Fue un gesto calculado: era el único alemán de uniforme en la sala. Nada de lo que decía o pedía podía pasar desapercibido. Sus diferencias con los demás no quedaron allí: mientras que los fiscales y los jueces se refirieron a su defendido simplemente como «Karl Dönitz», él lo nombraba por su grado naval como «Herr Großadmiral». No por vanidad, sino para enfatizar los rasgos navales conque debían apreciarse las acusaciones en contra de su defendido.

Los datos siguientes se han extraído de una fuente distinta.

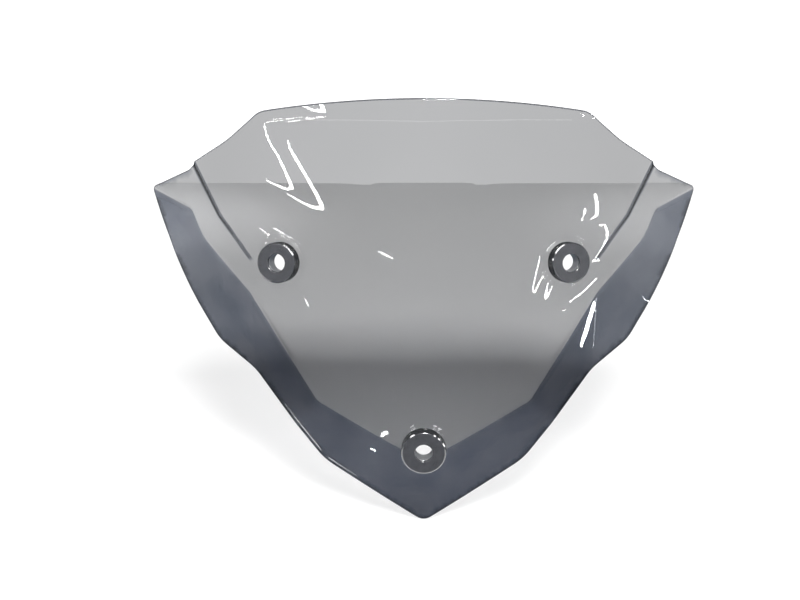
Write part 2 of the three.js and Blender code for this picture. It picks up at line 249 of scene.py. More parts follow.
def flange_height(x, y):
    """The height of the facets over the sheet: below zero outside the fold, where they turn back."""
    side = smooth_min(wing_side.height(x, y), flank_upper.height(x, y), VALLEY_ROUND)
    upper = smooth_max(wing_top.height(x, y), side, VALLEY_ROUND)
    lower = smooth_min(flank_lower.height(x, y), keel.height(np.hypot(x, KEEL_ROUND), y), VALLEY_ROUND)
    across = unit(NOTCH - FOLD[3])
    outside = across[0] * (y - FOLD[3][1]) - across[1] * (x - FOLD[3][0])
    return lower + smooth_ramp(outside / (2 * VALLEY_ROUND) + 0.5) * (upper - lower)


def painted_shade(x, y):
    """1 on the flange, which is given painted shade to look darker, and 0 on the rest."""
    return np.clip(-flange_height(np.abs(x), y) / SHADE_WIDTH, 0, 1)


def fraction_along(start, end, x, y):
    """0 at the start of a line and 1 at its end."""
    line = end - start
    return ((x - start[0]) * line[0] + (y - start[1]) * line[1]) / line.dot(line)


def right_of(start, end, x, y):
    """The distance to the right of a line."""
    line = end - start
    return (line[1] * (x - start[0]) - line[0] * (y - start[1])) / np.hypot(*line)


def step_fraction(x, y):
    """0 at the lower end of the step and 1 at the edge of the screen."""
    return fraction_along(STEP_END, STEP_TOP, x, y)


def wing_height(x, y):
    """The height of the wing over the main panel: ever further below zero up along the step."""
    f = np.clip(step_fraction(x, y), 0, None)
    return -STEP_HEIGHT * (1 + STEP_EASE) * f * f / (STEP_EASE + f)


def step_side(x, y):
    """How far along the lower stretch of the step a point is, and how far outside it over the taper."""
    outside = np.maximum(right_of(STEP_END, STEP_BEND, x, y), right_of(STEP_BEND, STEP_TOP, x, y))
    taper = STEP_TAPER + (1 - STEP_TAPER) * np.clip(step_fraction(x, y), 0, 1)
    return fraction_along(STEP_END, STEP_BEND, x, y), outside / taper


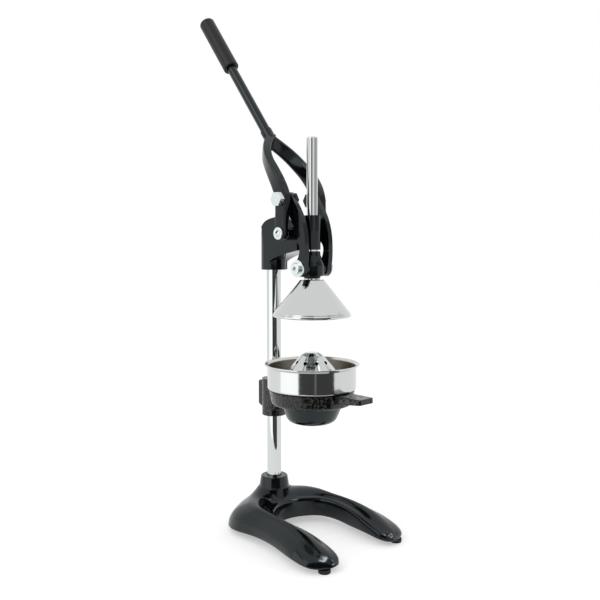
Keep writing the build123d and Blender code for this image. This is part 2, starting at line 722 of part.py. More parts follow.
with BuildPart() as crank_nut_near:
    mirror(crank_nut_far.part, about=Plane.YZ)
finish(crank_nut_near.part, "crank_nut_near")

# Yoke: a sleeve on the ram with a cross barrel for the lower link bolts
with BuildPart() as yoke:
    add(bar(ram_level(yoke_bottom_z), yoke_sleeve_r, yoke_barrel_r + yoke_sleeve_rise))
    with BuildSketch(across(ram_y, yoke_pin_z, 0)):
        Circle(yoke_barrel_r - 0.2)
    extrude(amount=yoke_half, both=True)
    with BuildSketch(ram_level(yoke_bottom_z - 5)):
        Circle(ram_r + slip)
    extrude(amount=60, mode=Mode.SUBTRACT)
    for x in (-yoke_half - 1, ram_r + 1):
        add(bar(Plane((x, ram_y, yoke_pin_z), z_dir=(1, 0, 0)), yoke_bolt_r + slip, yoke_half - ram_r), mode=Mode.SUBTRACT)
finish(yoke.part, "yoke")

with BuildPart() as yoke_washers:
    washer_x = link_outer + side_gap
    with BuildSketch(across(ram_y, yoke_pin_z, washer_x)):
        Circle(yoke_washer_r)
        Circle(yoke_bolt_r + slip, mode=Mode.SUBTRACT)
    extrude(amount=yoke_washer_thick)
    mirror(about=Plane.YZ)
finish(yoke_washers.part, "yoke_washers")

with BuildPart() as yoke_bolts:
    with BuildSketch(across(ram_y, yoke_pin_z, ram_r + 1)):
        Circle(yoke_bolt_r)
    extrude(amount=washer_x + yoke_washer_thick - ram_r - 1)
    with BuildSketch(across(ram_y, yoke_pin_z, washer_x + yoke_washer_thick)):
        Circle(yoke_head_r)
    extrude(amount=yoke_head_thick)
    fillet(yoke_bolts.edges().group_by(Axis.X)[-1], 1.5)
    with BuildSketch(across(ram_y, yoke_pin_z, washer_x + yoke_washer_thick + yoke_head_thick)):
        RegularPolygon(3, 6, major_radius=False)
    extrude(amount=-3, mode=Mode.SUBTRACT)
    mirror(about=Plane.YZ)
finish(yoke_bolts.part, "yoke_bolts")

# Ram with its threaded tip, and the press cone held on that tip by a nut
with BuildPart() as ram_rod:
    tip_z = cone_roof_z - cone_nut_thick - 2 * cone_washer_thick
    add(bar(ram_level(yoke_bottom_z), ram_r, ram_top_z - yoke_bottom_z))
    fillet(ram_rod.edges().sort_by(Axis.Z)[-1], 2.0)
    add(bar(ram_level(tip_z), ram_tip_r, yoke_bottom_z - tip_z))
    chamfer(ram_rod.edges().sort_by(Axis.Z)[0], 1.0)
finish(ram_rod.part, "ram_rod")

with BuildPart() as cone_top_washer:
    add(bar(ram_level(yoke_bottom_z - cone_washer_thick), cone_washer_r, cone_washer_thick, ram_tip_r + slip))
finish(cone_top_washer.part, "cone_top_washer")

with BuildPart() as press_cone:
    rim_z = cone_top_z - cone_height
    flank_z = rim_z + cone_rim_height
    hub_z = cone_top_z + cone_hub_rise
    with BuildSketch(ram_section):
        with BuildLine():
            Polyline(
                (ram_tip_r + slip, hub_z), (cone_washer_r - 1, hub_z), (cone_washer_r - 1, cone_top_z),
                (cone_top_r, cone_top_z), (cone_r, flank_z), (cone_r, rim_z), (cone_r - cone_sheet, rim_z),
                (cone_r - cone_sheet, flank_z - 0.8), (cone_top_r - 1, cone_roof_z), (ram_tip_r + slip, cone_roof_z), close=True
            )
        make_face()
    revolve(axis=ram_axis)
finish(press_cone.part, "press_cone")

with BuildPart() as cone_inner_washer:
    add(bar(ram_level(cone_roof_z - cone_washer_thick), cone_washer_r, cone_washer_thick, ram_tip_r + slip))
finish(cone_inner_washer.part, "cone_inner_washer")

with BuildPart() as cone_nut:
    with BuildSketch(ram_level(cone_roof_z - cone_washer_thick)):
        RegularPolygon(crank_hex / 2, 6, major_radius=False)
        Circle(ram_tip_r + slip, mode=Mode.SUBTRACT)
    extrude(amount=-cone_nut_thick)
finish(cone_nut.part, "cone_nut")
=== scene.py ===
"""Looks of a lever citrus juicer: smooth castings, small fittings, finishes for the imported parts, and the studio."""

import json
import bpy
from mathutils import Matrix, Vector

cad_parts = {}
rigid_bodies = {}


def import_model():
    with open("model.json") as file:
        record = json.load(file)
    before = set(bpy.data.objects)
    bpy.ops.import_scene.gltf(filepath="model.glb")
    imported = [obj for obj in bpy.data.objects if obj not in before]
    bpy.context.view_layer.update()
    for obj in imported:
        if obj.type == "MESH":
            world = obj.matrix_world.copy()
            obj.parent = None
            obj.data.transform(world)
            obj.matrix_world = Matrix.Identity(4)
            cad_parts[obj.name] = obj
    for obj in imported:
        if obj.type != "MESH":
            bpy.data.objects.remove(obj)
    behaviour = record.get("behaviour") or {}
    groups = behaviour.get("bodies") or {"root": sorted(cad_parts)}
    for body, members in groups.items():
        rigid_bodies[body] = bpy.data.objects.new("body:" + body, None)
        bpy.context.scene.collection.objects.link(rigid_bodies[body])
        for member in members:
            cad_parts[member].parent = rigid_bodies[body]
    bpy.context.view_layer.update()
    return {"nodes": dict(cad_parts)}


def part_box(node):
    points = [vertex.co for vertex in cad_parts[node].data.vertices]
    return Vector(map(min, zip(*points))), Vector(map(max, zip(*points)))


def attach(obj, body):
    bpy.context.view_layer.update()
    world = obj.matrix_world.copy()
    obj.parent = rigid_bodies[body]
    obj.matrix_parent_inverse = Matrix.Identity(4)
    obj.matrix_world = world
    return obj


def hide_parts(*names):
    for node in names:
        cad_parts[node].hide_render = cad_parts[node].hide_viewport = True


bl_info = {
    "name": "Lever Juicer Looks",
    "version": (1, 1, 0),
    "blender": (4, 5, 0),
    "location": "View3D > Sidebar > Juicer",
    "description": "Castings, fittings, finishes and a studio for a lever citrus juicer",
    "category": "Object",
}

from types import SimpleNamespace

import bmesh
import bpy
import numpy as np
from bpy.props import FloatProperty, FloatVectorProperty, PointerProperty
from mathutils import Matrix, Vector

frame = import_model()
MM = 0.001


def middle(node):
    """Centre of a node's box at rest."""
    low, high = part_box(node)
    return (low + high) / 2


POST = middle("post")
RAM = middle("ram_rod")
FULCRUM = middle("fulcrum_bolts")


# Colours, nodes and surfaces


def linear(code):
    """sRGB hex to linear: the piecewise sRGB curve, undone channel by channel."""
    values = np.array([int(code[k : k + 2], 16) for k in (1, 3, 5)]) / 255
    out = np.where(values <= 0.04045, values / 12.92, ((values + 0.055) / 1.055) ** 2.4)
    return (*out.tolist(), 1.0)


def add_node(material, kind, links=None, **settings):
    """Adds a node, sets its properties or inputs by name, and links its inputs to other sockets."""
    node = material.node_tree.nodes.new(kind)
    for name, value in settings.items():
        if hasattr(node, name):
            setattr(node, name, value)
        else:
            node.inputs[name.replace("_", " ")].default_value = value
    for name, socket in (links or {}).items():
        material.node_tree.links.new(socket, node.inputs[name])
    return node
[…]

De mediana estatura, con un fuerte dominio de sí mismo, hablaba con frases cortas, lógicas y claras. Al plantear sus argumentos iniciales de defensa, tanto el fiscal jefe, el estadounidense Robert H. Jackson, como los demás integrantes de las diferentes delegaciones aliadas que la conformaban, pudieron ver que la estrategia de Kranzbühler se apartaba de las seguidas por los otros abogados de los líderes nazis. En lugar de victimizarse, expresarse sobre la ilegalidad del tribunal o reivindicar al nazismo, hacía hincapié en la falta de lógica o lagunas en la redacción de los cargos respecto de Dönitz, apelando a las propias normas y principios del derecho de los países juzgadores o del derecho internacional que habían adoptado como pauta para efectuar el juzgamiento. Muchos de los testigos que solicitaba eran oficiales aliados, así como la mayoría de los documentos que exponía.
Como lo verían poco después en la sala del tribunal, Kranzbühler no se proponía otra cosa que utilizar las normas, los documentos y los militares aliados para librar a su cliente de una condena, más que probable, a la pena capital.